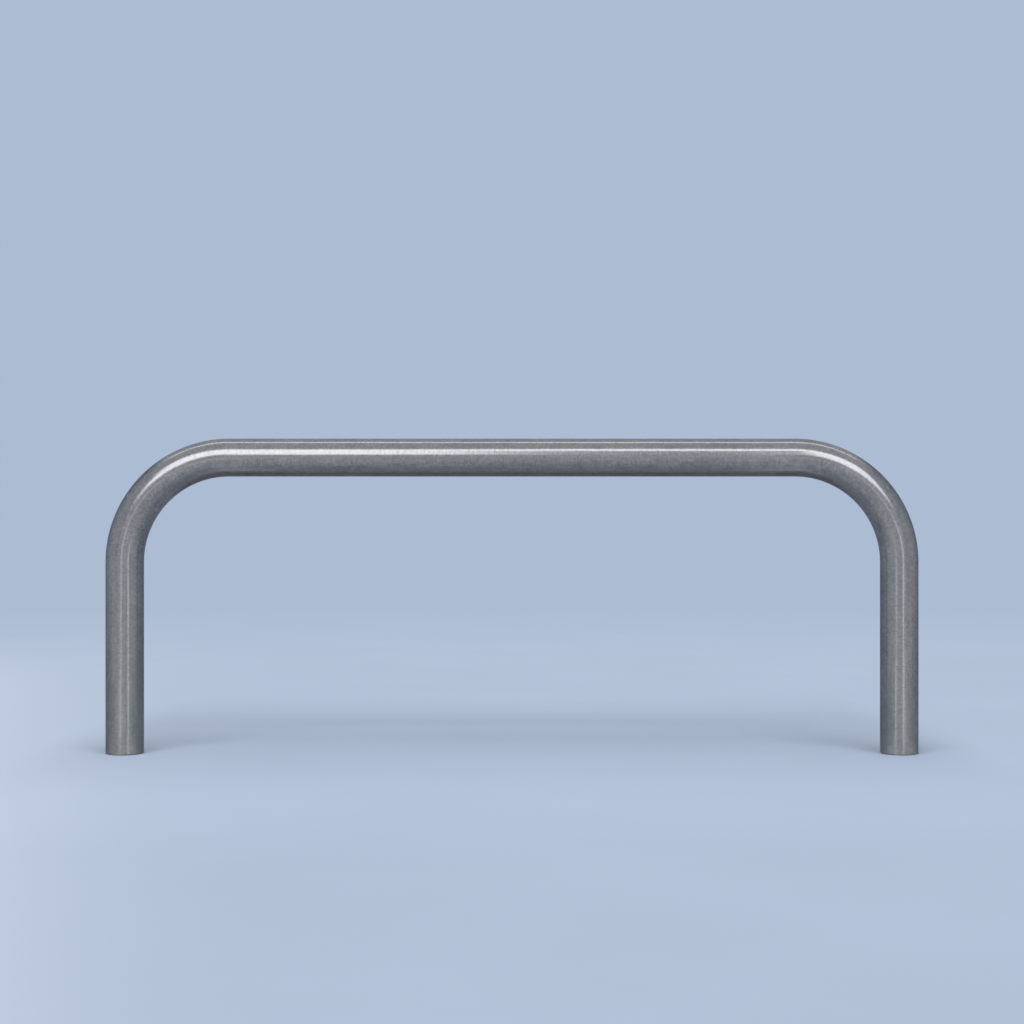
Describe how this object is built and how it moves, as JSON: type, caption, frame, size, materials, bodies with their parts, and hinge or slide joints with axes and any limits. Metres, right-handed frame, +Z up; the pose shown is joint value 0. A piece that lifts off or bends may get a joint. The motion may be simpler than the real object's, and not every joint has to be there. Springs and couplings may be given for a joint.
{
  "type": "hoop barrier",
  "caption": "Low street hoop barrier: a round steel tube bent into a hoop, standing on concealed spigots that are anchored to the ground.",
  "frame": {"origin": "at ground level, midway between the two legs", "axes": "+X along the rail, +Y towards the back where the screws are, +Z up"},
  "size_m": [1.0334, 0.0482, 0.4],
  "materials": {
    "hoop_steel": "satin, brushed round the tube",
    "spigot_steel": "turned, bright",
    "screw_steel": "plain stainless"
  },
  "bodies": {
    "root": {"hoop_tube": "hoop_steel", "left_spigot_base": "spigot_steel", "left_spigot_sleeve": "spigot_steel", "right_spigot_base": "spigot_steel", "right_spigot_sleeve": "spigot_steel", "left_lower_screw": "screw_steel", "left_upper_screw": "screw_steel", "right_lower_screw": "screw_steel", "right_upper_screw": "screw_steel"}
  },
  "joints": []
}
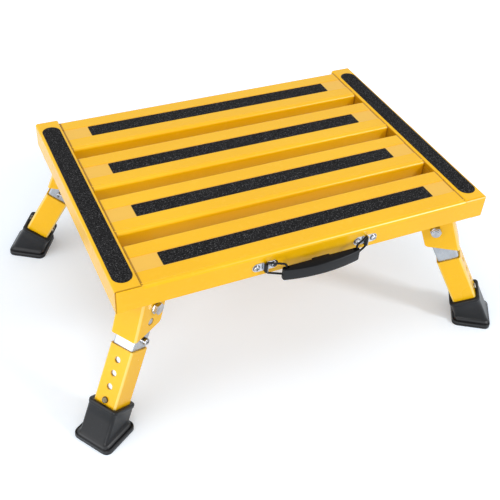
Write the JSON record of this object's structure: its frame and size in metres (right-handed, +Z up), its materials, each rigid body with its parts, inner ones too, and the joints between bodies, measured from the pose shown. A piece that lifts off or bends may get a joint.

____________

* [Directive]:
Identify and extract each line of the listing that contains "this".

* [Response]:
Describe how this object is built and how it moves, as JSON: type, caption, frame, size, materials, bodies with their parts, and hinge or slide joints with axes and any limits. Metres, right-handed frame, +Z up; the pose shown is joint value 0. A piece that lifts off or bends may get a joint. The motion may be simpler than the real object's, and not every joint has to be there. Springs and couplings may be given for a joint.
Write the JSON record of this object's structure: its frame and size in metres (right-handed, +Z up), its materials, each rigid body with its parts, inner ones too, and the joints between bodies, measured from the pose shown. A piece that lifts off or bends may get a joint.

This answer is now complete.